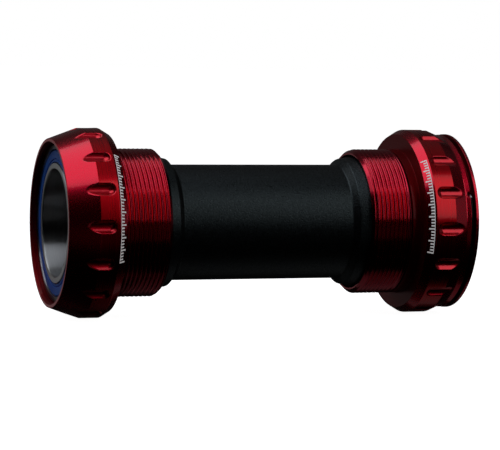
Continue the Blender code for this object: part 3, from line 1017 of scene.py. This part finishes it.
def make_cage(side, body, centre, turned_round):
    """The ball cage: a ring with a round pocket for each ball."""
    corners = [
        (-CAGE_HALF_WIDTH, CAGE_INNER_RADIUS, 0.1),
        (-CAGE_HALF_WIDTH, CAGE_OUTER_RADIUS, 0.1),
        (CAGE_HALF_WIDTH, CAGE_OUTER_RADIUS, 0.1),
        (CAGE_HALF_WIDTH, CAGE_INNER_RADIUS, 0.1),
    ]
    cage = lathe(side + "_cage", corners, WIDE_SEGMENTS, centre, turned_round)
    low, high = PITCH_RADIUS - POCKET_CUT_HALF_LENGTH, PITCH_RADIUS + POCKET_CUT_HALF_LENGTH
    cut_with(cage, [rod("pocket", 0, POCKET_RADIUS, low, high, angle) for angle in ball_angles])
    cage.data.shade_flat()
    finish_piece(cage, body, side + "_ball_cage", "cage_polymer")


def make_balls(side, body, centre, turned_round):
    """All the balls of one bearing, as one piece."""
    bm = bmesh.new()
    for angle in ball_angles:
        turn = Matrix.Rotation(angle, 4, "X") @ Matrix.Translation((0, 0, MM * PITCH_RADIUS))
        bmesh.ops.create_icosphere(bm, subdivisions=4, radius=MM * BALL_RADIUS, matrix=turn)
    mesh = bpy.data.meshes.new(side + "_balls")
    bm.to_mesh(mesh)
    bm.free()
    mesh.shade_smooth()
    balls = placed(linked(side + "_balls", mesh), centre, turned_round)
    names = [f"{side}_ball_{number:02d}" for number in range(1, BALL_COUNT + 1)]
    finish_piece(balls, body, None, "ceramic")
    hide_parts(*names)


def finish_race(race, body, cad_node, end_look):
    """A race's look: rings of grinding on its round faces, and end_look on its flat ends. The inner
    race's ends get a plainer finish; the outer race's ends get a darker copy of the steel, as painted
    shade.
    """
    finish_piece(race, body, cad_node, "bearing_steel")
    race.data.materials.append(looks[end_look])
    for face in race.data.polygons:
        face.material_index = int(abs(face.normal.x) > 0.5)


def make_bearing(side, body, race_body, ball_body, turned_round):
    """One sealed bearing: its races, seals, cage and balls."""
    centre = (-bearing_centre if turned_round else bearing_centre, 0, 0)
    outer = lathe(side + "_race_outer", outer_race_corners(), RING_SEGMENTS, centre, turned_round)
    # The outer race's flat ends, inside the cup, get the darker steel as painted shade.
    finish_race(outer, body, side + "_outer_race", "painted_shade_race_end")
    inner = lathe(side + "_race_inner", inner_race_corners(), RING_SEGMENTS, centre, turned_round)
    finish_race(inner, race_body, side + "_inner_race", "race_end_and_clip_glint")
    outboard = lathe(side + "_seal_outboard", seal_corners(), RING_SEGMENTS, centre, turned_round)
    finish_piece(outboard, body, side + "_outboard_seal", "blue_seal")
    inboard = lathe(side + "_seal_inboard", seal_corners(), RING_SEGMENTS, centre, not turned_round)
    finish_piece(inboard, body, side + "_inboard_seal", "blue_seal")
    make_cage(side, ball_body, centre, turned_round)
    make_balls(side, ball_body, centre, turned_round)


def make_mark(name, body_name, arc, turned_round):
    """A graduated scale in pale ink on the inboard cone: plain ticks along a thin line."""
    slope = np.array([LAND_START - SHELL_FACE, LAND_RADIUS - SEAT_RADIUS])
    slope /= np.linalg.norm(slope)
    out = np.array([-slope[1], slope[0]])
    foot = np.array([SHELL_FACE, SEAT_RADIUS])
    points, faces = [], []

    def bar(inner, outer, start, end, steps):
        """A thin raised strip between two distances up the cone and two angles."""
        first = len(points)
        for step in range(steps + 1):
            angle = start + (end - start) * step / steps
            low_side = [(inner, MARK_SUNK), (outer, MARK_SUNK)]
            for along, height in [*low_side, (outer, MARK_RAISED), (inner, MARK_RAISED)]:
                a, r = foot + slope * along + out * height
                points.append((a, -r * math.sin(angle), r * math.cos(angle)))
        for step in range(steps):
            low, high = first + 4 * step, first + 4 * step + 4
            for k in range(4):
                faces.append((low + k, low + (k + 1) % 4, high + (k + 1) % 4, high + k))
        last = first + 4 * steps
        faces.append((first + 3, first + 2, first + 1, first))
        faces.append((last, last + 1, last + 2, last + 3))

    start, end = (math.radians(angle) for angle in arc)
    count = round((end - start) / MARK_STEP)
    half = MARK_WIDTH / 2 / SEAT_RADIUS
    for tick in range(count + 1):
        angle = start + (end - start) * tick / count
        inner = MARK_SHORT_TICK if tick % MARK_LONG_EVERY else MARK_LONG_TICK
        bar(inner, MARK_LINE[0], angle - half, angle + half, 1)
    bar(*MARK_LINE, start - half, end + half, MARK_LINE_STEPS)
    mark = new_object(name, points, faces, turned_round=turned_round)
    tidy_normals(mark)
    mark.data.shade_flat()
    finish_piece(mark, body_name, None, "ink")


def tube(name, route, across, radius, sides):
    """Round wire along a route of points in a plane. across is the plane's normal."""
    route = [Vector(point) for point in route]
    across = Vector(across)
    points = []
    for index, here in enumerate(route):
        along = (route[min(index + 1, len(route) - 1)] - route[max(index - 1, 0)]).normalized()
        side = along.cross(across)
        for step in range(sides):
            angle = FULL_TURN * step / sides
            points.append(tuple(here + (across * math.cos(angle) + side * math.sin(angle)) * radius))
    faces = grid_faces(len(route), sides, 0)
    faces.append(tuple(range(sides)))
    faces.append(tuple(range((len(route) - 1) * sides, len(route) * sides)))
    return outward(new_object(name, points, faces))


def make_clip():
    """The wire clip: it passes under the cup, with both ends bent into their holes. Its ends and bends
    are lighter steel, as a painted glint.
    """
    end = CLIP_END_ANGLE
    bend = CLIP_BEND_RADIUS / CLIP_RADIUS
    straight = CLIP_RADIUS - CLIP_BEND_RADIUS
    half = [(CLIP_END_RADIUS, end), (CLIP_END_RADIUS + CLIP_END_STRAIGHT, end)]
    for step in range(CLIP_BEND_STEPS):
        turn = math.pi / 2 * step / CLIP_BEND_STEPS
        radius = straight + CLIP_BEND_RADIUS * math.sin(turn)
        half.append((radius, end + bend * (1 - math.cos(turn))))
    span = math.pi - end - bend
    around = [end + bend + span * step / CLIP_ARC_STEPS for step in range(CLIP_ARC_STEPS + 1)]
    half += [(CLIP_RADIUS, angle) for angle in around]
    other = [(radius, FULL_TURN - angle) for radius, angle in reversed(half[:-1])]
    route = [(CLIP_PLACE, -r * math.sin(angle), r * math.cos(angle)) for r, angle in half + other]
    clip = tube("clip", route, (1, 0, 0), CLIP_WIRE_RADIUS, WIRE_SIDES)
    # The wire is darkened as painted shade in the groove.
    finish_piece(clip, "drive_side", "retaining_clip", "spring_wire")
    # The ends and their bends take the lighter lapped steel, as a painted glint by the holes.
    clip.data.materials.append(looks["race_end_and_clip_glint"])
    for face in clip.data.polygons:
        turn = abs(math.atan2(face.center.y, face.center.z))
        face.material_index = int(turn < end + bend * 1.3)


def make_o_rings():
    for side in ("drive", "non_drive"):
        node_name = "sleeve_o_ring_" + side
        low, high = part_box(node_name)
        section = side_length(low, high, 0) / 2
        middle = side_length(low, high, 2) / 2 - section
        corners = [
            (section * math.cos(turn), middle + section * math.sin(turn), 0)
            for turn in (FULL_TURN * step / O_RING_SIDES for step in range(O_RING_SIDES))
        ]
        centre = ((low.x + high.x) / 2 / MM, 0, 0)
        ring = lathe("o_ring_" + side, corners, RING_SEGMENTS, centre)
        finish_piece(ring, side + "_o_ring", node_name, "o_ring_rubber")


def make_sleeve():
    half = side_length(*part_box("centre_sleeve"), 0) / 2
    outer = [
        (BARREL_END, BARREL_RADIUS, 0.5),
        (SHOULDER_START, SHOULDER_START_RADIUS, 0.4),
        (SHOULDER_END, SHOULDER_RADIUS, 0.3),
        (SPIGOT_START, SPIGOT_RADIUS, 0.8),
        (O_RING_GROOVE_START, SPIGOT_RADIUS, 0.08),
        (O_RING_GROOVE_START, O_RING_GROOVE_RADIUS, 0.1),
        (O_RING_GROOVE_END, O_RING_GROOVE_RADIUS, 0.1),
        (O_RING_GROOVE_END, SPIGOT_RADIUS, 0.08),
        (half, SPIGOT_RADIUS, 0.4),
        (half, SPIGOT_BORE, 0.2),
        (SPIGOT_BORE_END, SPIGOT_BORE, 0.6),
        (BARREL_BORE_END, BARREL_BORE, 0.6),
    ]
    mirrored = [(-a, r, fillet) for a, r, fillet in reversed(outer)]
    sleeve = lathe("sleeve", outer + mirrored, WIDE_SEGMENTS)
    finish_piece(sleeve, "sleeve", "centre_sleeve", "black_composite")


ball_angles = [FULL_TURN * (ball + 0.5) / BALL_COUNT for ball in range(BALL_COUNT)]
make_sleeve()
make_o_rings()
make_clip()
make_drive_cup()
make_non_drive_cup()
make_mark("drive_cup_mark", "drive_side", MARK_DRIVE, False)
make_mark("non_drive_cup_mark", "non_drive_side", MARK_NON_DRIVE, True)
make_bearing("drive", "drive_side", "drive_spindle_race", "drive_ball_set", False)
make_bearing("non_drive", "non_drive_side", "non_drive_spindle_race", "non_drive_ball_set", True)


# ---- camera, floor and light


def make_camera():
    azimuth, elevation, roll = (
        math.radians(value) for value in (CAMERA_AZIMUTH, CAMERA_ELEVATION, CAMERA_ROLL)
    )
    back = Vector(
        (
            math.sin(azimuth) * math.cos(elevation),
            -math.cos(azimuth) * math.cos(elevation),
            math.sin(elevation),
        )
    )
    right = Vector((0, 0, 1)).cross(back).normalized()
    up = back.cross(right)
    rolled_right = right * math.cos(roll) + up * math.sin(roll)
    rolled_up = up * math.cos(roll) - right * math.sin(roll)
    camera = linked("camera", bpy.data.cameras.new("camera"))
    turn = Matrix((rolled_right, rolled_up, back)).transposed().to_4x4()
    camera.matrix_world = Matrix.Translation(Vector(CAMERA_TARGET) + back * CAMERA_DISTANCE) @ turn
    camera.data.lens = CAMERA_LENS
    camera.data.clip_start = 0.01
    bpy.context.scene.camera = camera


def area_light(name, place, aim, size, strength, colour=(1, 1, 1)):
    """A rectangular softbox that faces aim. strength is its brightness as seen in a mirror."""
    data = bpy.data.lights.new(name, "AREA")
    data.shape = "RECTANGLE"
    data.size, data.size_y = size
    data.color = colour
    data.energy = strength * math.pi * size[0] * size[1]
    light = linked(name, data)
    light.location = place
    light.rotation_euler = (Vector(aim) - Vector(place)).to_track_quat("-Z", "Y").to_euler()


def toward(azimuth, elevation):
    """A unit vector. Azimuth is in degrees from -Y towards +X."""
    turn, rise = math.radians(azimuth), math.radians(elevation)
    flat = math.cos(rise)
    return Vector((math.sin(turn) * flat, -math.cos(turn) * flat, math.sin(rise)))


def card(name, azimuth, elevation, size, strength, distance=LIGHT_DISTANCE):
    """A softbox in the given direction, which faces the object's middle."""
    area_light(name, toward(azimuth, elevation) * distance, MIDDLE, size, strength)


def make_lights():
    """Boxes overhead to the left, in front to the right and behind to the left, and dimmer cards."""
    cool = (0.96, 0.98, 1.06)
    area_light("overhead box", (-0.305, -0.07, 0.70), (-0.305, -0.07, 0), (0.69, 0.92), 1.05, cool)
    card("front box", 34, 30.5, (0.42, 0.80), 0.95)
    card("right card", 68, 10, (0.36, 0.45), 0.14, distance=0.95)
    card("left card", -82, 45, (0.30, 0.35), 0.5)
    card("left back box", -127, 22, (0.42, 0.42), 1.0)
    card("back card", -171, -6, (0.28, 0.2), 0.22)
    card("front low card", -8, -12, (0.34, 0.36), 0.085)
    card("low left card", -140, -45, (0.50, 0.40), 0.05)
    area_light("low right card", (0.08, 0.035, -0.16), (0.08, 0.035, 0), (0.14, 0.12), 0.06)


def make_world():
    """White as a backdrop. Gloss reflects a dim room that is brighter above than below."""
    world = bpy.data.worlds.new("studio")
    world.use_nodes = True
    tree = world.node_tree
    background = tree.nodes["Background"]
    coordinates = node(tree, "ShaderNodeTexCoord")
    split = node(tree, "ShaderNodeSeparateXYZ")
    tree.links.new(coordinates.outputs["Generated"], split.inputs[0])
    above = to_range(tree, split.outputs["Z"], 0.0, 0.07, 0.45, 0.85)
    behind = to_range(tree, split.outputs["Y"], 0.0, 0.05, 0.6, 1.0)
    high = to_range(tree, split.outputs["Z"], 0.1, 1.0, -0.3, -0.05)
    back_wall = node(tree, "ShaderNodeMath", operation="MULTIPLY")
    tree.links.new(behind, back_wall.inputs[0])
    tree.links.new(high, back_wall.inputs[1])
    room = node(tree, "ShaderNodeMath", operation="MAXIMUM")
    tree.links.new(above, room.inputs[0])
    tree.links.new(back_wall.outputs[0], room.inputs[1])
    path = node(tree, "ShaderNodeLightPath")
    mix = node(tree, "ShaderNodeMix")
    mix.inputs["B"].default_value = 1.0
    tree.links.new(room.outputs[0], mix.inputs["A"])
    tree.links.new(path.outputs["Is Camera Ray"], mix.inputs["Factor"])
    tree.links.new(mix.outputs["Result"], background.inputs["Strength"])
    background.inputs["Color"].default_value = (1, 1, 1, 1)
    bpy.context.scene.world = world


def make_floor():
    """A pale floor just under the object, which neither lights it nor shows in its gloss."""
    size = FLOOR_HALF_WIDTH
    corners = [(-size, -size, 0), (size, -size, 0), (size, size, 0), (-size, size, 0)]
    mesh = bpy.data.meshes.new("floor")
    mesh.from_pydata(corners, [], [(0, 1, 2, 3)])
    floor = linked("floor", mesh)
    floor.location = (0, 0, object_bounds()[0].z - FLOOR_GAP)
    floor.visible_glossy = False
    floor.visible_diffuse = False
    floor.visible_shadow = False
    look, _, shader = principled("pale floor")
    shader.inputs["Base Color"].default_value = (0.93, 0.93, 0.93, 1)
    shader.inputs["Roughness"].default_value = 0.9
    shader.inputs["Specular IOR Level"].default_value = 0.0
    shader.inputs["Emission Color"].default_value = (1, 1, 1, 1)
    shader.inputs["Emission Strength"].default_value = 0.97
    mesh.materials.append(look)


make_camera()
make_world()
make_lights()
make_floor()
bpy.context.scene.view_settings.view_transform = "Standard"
* * * * * * *
Show every line where the string "names" appears.

Exercise result:
    names = [f"{side}_ball_{number:02d}" for number in range(1, BALL_COUNT + 1)]
    hide_parts(*names)